Prancing along the stream bank I was all-at-once: Robin Hood of Sherwood Forest on a handsome steed; Alan-a-Dale, Troubadour of Robin’s Merry Men, and the Connecticut Yankee in King Arthur’s Court. The roller coaster trail through the hemlocks: my avenue to glory; my connection with a wonderful world of adventure and honorable conduct with valor.
As a galloping ten year old boy in rural Connecticut, my life contained alphabets of imaginary characters gleaned from comic books, the radio and The Book of Knowledge; a farm boy, a reader, and a lover of the woodlands deeply vested in mountain laurel that stretched behind my parents home for miles over Rattlesnake Mountain.
All of this came back to me as I strolled through the winding Highland Trail in Ricketts Glen over granite ledges and escadrilles; sighting down deep rock crevasses, observing trees growing out of rocks and early summer flowers winking from the shamrocks at my feet surrounded by princess pine vines lining the dark forest floor.

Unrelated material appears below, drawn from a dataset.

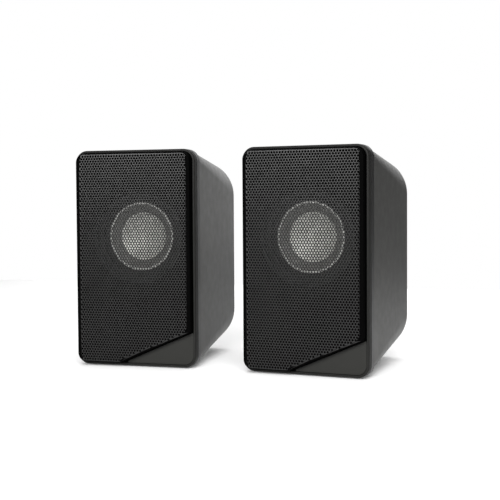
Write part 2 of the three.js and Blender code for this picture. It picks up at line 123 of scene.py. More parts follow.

Is there anyplace more restorative than a forest with bubbling mountain streams? As a boy I had my stream. I played there endlessly following the trails left by trout fisherman in funny hats, flannel shirts, and green waders with yellow soles; past the old mill wheel that was stuck at the end of the spillway by a metal pump frozen in rust. Jumping rock to log; pool to pool, rock to rock endlessly searching for adventure. Rain or shine, summer and winter, there was nothing but wonder and beauty in my forest.
From the start, at Ricketts Glen, the winding trail through the forest smells mustily of life, death and renewed life. Rotting trees and leaves give way to early summer flowers. The quiet forest trail, before reaching the streams, brings wonderful bird songs to the ears. The ascent back up from the glen seems endless, but you can do it.
This is the story of Ricketts Glen in central Pennsylvania: a thousand stone steps descending deep into the dark forest, home of 22 named, magical waterfalls of extraordinary beauty. The shortest trail in the park, 3.5 miles long, descends 1.75 miles down, returns 1.75 miles up via a loop. The depth of the glen is about 800 feet. The loop trail is one where you can choose to traverse in either direction, each direction having its advantages of view and disadvantages of steepness.
The ledge shelves provide dark backgrounds for the falling, rushing, crystal clear waters. The trail into the glen, descends on steps forged by hand into the deep ledges, it follows the stream bed on sturdy, beautifully constructed steps and paths. You can almost hear the voices of the workmen who built these wonderful trails through the forest over knee crunching shale ledges, creating the steps and walkways that lead downward and then upward some 800 feet or more to the point of trail origin. It is a long loop down one mountain stream and back up another.
The falls are spectacular—did I say that already? This is not a trail for sissies (I say that again, too), it is actually hard to watch your step with the breath-taking views around each bend. An oncoming young hiker named Logan, about 10 or 11 years of age, proudly displays his findings: a toad and a salamander, saved in a plastic bag. “They won’t live long if you take them home”, says I—he indicates he will release them soon.
The photos that follow are just a few views of the waterfalls. Please enjoy the views then mark your calendar and make an effort to visit this extraordinary spot in the farm country of Pennsylvania. Places like this are rare and getting rarer. The trail and stream of my boyhood was plowed under to allow for a newer, little-bit straighter Route 2 in Connecticut. The stream bed now runs beneath the highway in a corrugated culvert where a treasure was lost to the name of progress, but if you listen carefully at the culvert opening you hear the echoes of knights galloping to save maidens and prove their worthiness to their kings.